Ronel (Namibia) and her husband lead the Luke 24 Journey – a month-long discipleship programme with no set schedule. Photo by Rebecca Rempel.

On a permanent holiday

“[People] are shocked when I say we are always on holiday, cause I’m always busy with ministry. But [ministry] doesn’t tire me. It really energises me,” said Japie.

When asked what they do for a living, Japie and Ronel from Namibia answer that they are on a holiday with Jesus—a permanent one.

“[People] are shocked when I say we are always on holiday, cause I’m always busy with ministry. But [ministry] doesn’t tire me. It really energises me,” said Japie.

After years of being involved in different aspects of spreading the love of Christ—from leading outreaches to pastoring a church to holding trainings—Japie and Ronel took a yearlong timeout to ask God what was next for them. “Over and over He confirmed that we must open our hearts that people can come and live with us and through that, that people can grow in their faith,” Ronel remembered.

And so, Luke 24 Journey was born: a month-long journey in Namibia focussing on hearing the voice of God, living by faith and letting Jesus work in, and through, each participant’s life. The name and principles of the journey stems from Luke 24:13-49, where two disciples travel down the road to Emmaus and meet Jesus along the way.

“It’s not: ‘I’m on an outreach and I do something for God and now my life goes on,’ but it must be a lifestyle,” explained Ronel. “When you go back home or wherever you go, you can continue on the journey on your own. …We pray that people will be strengthened in their faith and in their life to live and walk with Jesus.”

Luke 24 Journey has no set teachings. No planned programme. Not even a known destination beyond the first few nights. “There’s no recipe,” emphasised Japie. Instead, the group prays and listens for God’s voice, looking to Him to lead them where He wants them to go and what He wants them to do.

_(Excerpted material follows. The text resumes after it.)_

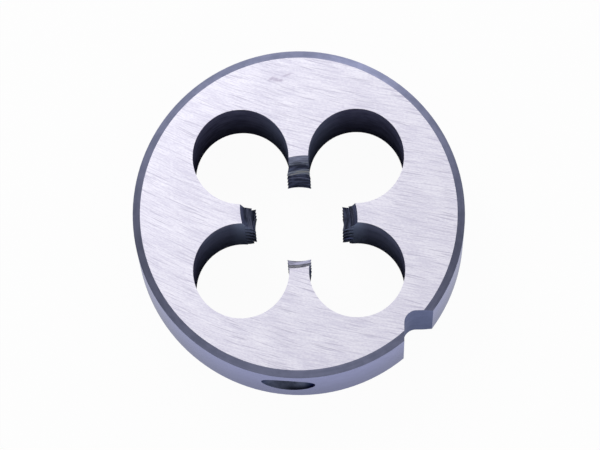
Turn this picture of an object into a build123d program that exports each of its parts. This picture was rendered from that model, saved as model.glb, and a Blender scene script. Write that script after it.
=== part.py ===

This unique approach means that each Luke 24 Journey is completely different. Some groups stay in one general area while others traverse across the whole country. Sometimes the focus is on listening to teachings and studying God’s Word together, while other months the group spends a lot of time spreading the good news in communities. Though Japie and Ronel originally thought that the unknown aspect of Luke 24 Journey would deter people from joining, they said it has instead been a reason why people sign up as they look for direction in their life.

‘I want what she has’

Both Japie and Ronel grew up in Christian households and knew God from a young age.

For Japie an incident at an evangelism training spurred him on in his faith. A young woman was passionately speaking at the conference, and “there was something in my heart that said: ‘I want what she has,’” remembered Japie. “That’s when I really came into a relationship with Jesus where I walked with Him and talked with Him and experienced His love every day. My whole life changed in an instant.” In fact, his life changed so dramatically that Japie’s girlfriend at the time phoned his mother, advising her to make an appointment with a psychologist because he was so different.

In elementary school, Ronel remembers being at her church’s kids club and experiencing the presence of the Holy Spirit for the first time after the teacher urged the children to close their eyes and wait on the Lord. Ronel envisioned herself holding a key and being guided to unlock a cloud which opened up to reveal a photo of Jesus with an arm around her shoulders talking with her. The picture and feeling of the Holy Spirit’s presence brought tears of joy to Ronel’s eyes and is something she will never forget.  

One big family

Keeping in touch with people through WhatsApp, Japie and Ronel send encouraging messages and Bible verses and share in the highs and lows of life. When the couple visited Europe after running three Luke 24 Journeys, past participants, as well as other Europeans the couple had walked with over the years, eagerly invited them over for meals and to meet their families. “It’s so much of a privilege that people call us their Namibian parents and to be part of their lives,” said Japie.

Regardless of whether they are leading a Luke 24 Journey or not, the couple remains on their holiday with Jesus, going where He directs. Often if they are not spending time with their children and grandchildren, Japie and Ronel are travelling throughout Namibia, coming alongside people in whatever way is needed—whether that means asking deep questions, providing a space to rest and think or giving encouragement.

“People say: ‘Are you not tired?’ and I say: ‘No, I’m so excited,’” said Japie.

“I’m excited about what God is doing in people’s lives. The one thing that is difficult for me is to keep my hands off. To show up and to shut up, you know.”

In mid-March, Namibia announced the closure of schools and restriction of flights in and out of the country. During the following weeks, specific areas of the country entered lockdown, and all land borders were closed. Fortunately, the Luke 24 Journey that was running at that time consisted of all Namibians, so they continued, finishing the journey as originally planned and each returning home before the nation-wide lockdown began. Though the team wasn’t able to interact with many people during that period, they spent time praying, worshipping and pooled together resources to purchase food for those in need. As of June 11, Namibia has 14 active cases of COVID-19 and is gradually reopening.